In the study, grocery retailers, online food retailers, and omnichannel specialists were surveyed. The overall process was the focus: from the production of food to its storage and sale at the point of sale. “Depending on whether it is a retailer, a pure online player, or an omnichannel provider, the requirements for refrigeration systems differ significantly,” explains Michael Schedlbauer, Vice President Business Development Grocery at TGW Logistics. “The survey showed that the level of automation is currently low, with a large part of the processes still being handled manually.”
Shop, Darkstore, or Fulfillment Center
In food retail, refrigeration furniture is used in various areas: in the store itself (at service or self-service counters) and away from the sales areas for storage or for picking deliveries.
To compile eFood orders, some companies use so-called dark stores, which are set up similarly to a supermarket.
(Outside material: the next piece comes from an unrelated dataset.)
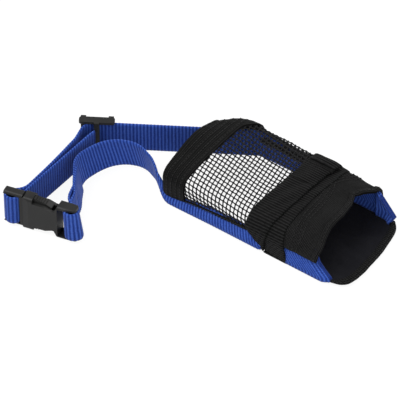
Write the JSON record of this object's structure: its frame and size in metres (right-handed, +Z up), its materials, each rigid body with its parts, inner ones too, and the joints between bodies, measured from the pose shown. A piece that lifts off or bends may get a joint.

For optimal picking with short distances, they are architecturally optimized and rely on a mix of refrigeration furniture and larger cold storage rooms.
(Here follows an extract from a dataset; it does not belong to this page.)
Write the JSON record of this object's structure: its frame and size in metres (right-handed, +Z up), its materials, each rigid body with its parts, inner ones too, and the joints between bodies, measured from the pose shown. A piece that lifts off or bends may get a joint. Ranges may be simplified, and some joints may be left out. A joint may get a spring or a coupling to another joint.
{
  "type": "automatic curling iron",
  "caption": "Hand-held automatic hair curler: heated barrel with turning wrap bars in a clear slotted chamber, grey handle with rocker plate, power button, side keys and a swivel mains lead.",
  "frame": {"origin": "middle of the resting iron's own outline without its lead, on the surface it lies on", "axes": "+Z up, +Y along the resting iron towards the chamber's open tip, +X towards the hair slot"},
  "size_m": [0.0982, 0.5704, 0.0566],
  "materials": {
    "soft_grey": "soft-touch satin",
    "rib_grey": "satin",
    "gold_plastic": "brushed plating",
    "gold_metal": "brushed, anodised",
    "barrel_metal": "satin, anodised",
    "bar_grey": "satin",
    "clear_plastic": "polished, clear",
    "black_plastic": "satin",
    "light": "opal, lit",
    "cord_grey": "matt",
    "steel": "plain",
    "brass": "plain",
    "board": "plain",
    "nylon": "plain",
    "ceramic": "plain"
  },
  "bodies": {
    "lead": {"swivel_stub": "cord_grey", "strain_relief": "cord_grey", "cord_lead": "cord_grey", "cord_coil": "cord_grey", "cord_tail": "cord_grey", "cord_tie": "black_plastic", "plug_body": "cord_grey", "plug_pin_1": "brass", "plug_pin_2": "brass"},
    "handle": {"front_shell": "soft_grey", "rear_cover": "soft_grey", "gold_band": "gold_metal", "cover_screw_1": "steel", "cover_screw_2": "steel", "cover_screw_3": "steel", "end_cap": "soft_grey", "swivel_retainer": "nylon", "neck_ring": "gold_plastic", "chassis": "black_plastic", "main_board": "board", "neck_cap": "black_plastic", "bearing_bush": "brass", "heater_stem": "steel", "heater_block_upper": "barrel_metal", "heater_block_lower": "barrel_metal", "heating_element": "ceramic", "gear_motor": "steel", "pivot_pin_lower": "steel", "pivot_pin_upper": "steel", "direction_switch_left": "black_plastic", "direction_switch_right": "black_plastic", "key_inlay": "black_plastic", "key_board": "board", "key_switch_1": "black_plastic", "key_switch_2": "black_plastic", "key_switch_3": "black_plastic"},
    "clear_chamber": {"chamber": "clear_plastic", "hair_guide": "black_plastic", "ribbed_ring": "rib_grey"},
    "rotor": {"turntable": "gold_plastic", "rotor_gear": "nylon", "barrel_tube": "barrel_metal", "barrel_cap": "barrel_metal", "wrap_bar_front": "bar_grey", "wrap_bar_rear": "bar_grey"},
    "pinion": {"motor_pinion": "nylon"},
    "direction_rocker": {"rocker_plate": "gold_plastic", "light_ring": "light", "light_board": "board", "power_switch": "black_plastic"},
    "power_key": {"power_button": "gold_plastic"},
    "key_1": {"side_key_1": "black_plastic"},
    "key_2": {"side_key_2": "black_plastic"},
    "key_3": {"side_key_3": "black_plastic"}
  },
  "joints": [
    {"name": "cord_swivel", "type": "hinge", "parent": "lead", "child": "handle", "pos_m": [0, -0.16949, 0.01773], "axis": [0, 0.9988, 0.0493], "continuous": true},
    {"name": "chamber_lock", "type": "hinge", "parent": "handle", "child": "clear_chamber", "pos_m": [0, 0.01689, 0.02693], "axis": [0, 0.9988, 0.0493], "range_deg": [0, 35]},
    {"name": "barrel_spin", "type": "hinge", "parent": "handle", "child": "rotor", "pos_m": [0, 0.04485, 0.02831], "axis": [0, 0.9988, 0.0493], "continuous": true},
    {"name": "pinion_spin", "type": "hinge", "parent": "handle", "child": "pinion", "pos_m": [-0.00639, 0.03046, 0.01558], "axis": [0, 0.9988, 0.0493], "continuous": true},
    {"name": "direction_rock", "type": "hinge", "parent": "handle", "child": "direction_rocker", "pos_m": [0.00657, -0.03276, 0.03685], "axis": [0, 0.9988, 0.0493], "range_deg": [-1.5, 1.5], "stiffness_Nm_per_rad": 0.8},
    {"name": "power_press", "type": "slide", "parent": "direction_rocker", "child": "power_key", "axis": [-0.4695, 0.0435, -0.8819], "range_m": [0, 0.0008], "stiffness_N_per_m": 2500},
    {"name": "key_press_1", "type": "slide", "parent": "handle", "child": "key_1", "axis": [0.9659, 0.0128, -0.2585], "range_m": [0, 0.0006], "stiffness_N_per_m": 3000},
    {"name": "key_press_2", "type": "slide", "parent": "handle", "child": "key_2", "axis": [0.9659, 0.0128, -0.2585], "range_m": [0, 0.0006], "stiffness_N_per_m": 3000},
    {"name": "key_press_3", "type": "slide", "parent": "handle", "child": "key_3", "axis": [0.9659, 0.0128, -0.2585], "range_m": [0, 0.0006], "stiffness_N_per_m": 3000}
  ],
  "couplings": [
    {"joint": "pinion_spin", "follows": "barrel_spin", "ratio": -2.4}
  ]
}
Fulfillment centers in the food sector typically have four different temperature zones, each of which presents specific requirements for design and technology:
- Dry goods
- Cooling area 2-6 °C (dairy products, sausage, fruit)
- Cooling area 0-2 °C (convenience, meat, fish)
- Freezing area
A particular challenge is the appropriate sizing of the cold storage facilities to optimally meet customer requirements, benefit from the lowest possible energy costs, and achieve a high return on investment (ROI). “Ultimately, the needs and requirements of all stakeholders must culminate in a coordinated concept so that ‘shopping of the future’ is made as attractive and sustainable as possible for consumers. With the expertise of the project partners in the study, the topic is in the best hands,” says Gerhard Hetzmannseder, Director Products & Engineering at Hauser.
The study made one thing clear: the greatest challenge of a temperature-controlled supply chain is maintaining a continuous, uninterrupted cold chain. From goods receipt to storage and picking to the last mile. Traceability must be ensured at all times. “Moreover, for many companies in the industry, other factors are increasingly coming into focus: in addition to ergonomics for employees, sustainability, energy consumption, and flexibility are gaining importance,” emphasizes TGW expert Michael Schedlbauer.
Perspectives in the Cold Supply Chain Highlighted
“The research approach allowed for the identification of perspectives and fields of action in the cold supply chain in the context of different store and fulfillment concepts and the derivation of requirements for refrigeration infrastructure/solutions,” emphasizes FH Assistant Professor Dr. Michael Plasch. “Through the development of the three use cases (online-only, hybrid, and store), specifics of each business model could be taken into account, and insights regarding assortment breadth, data exchange, and the use of technologies and technical equipment were gained.”